# Some Bandsaw boxes I made for my Nieces this last Christmas.



## Josh Hobdey (Mar 23, 2016)

I made my little nieces all bandsaw boxes this last Christmas and made my sister one. I tried to make my sisters the new hipster cheek whatever type style. LOL. 

My sister's is the 3 drawer one if you couldn't guess.

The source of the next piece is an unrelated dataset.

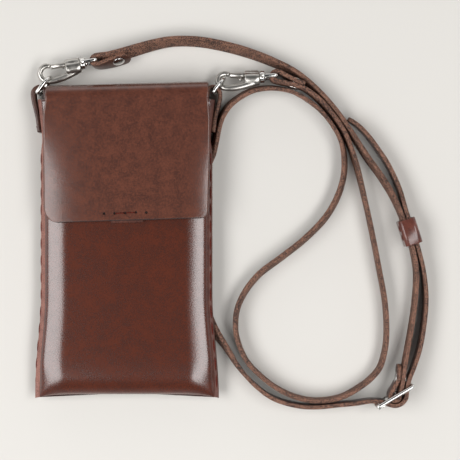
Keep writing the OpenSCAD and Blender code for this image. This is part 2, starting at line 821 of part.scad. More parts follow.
module keeper_thread() {
    side = keeper_in / 2 + keeper_t + thread_rise;
    color(thread_c)
        translate(keeper_place)
            rotate([0, 0, keeper_turn])
                translate([-keeper_stitch_l, -side, 0]) {
                    rod([0, 0, 0], [2 * keeper_stitch_l, 0, 0], thread_r);
                    for (x = [0, keeper_stitch_l, 2 * keeper_stitch_l])
                        rod([x, 0, 0], [x, keeper_t + 2 * thread_rise, 0], thread_r);
                }
}

body_shell();
top_fold();
flap();
flap_patch();
flap_magnet();
flap_stitches();
front_magnet();
front_patch();
left_seam_thread();
right_seam_thread();
left_tab();
right_tab();
left_tab_thread();
right_tab_thread();
left_d_ring();
right_d_ring();
left_hook();
right_hook();
left_gate();
right_gate();
left_gate_spring();
right_gate_spring();
left_swivel_eye();
right_swivel_eye();
short_strap();
long_strap();
left_rivet();
right_rivet();
buckle_rivet();
keeper();
keeper_thread();
buckle_frame();
buckle_prong();
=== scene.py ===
# %% [markdown]
# # Phone pouch, dressed for its photograph
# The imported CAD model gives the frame. Every visible surface is built here
# from a few curves, in the CAD's own millimetres, and painted with shaders
# made of noise. The photograph looks straight down, so the camera does too.

# %% Frame and units
import math

import bpy
import numpy as np
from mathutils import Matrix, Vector


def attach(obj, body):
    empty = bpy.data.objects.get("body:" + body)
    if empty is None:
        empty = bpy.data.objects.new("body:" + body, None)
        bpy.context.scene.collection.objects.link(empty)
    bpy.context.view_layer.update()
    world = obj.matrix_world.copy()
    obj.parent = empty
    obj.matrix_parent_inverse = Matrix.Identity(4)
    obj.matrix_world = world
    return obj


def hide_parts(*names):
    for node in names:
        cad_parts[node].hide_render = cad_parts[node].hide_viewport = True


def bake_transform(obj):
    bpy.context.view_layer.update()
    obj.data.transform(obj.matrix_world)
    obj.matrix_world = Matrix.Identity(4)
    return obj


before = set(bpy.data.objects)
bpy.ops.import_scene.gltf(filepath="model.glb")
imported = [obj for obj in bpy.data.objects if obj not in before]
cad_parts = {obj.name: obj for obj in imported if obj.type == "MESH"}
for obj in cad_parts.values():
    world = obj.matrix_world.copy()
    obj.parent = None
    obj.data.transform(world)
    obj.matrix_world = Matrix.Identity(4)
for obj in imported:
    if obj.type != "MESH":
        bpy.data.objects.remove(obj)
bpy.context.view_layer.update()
MM = 0.001

# %% [markdown]
# ## Step 1: camera and light
# One pixel of the photo is 0.57 mm on a plane 8 mm over the paper. Two long
# softboxes stand to the pouch's left and right, and the room is bright only
# near the floor, so the flat front keeps its deep colour and its rounded sides
# mirror the boxes.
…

Reactions: Like 2 | EyeCandy! 2 | Way Cool 10


----------



## Patrude (Mar 23, 2016)

These are fantastic, nicely done. Beautiful wood

Reactions: Like 1


----------



## ironman123 (Mar 23, 2016)

Cool looking band sawn boxes and nice wood. I bet they really liked them.

Reactions: Like 1


----------



## David Seaba (Mar 23, 2016)

Those are awesome!

Reactions: Thank You! 1


----------



## Tony (Mar 23, 2016)

Very nice! I mean to try building some of these at some point... Tony

Reactions: Like 1


----------



## Nature Man (Mar 24, 2016)

Those are beauties to behold! I've not made anything like that -- difficult? How did your nieces react when they saw them? Chuck

Reactions: Like 1


----------



## rockb (Mar 24, 2016)

Very cool....thanks for sharing...

Reactions: Like 1


----------



## ripjack13 (Mar 24, 2016)

Cool...very cool. One of these days I'll get around to trying to make one....
nicely done sir...

Reactions: Like 1


----------



## bamafatboy (Mar 24, 2016)

Very nice boxes

Reactions: Thank You! 1


----------



## Josh Hobdey (Mar 24, 2016)

@Nature Man You should give it a go. They are actually pretty easy.


----------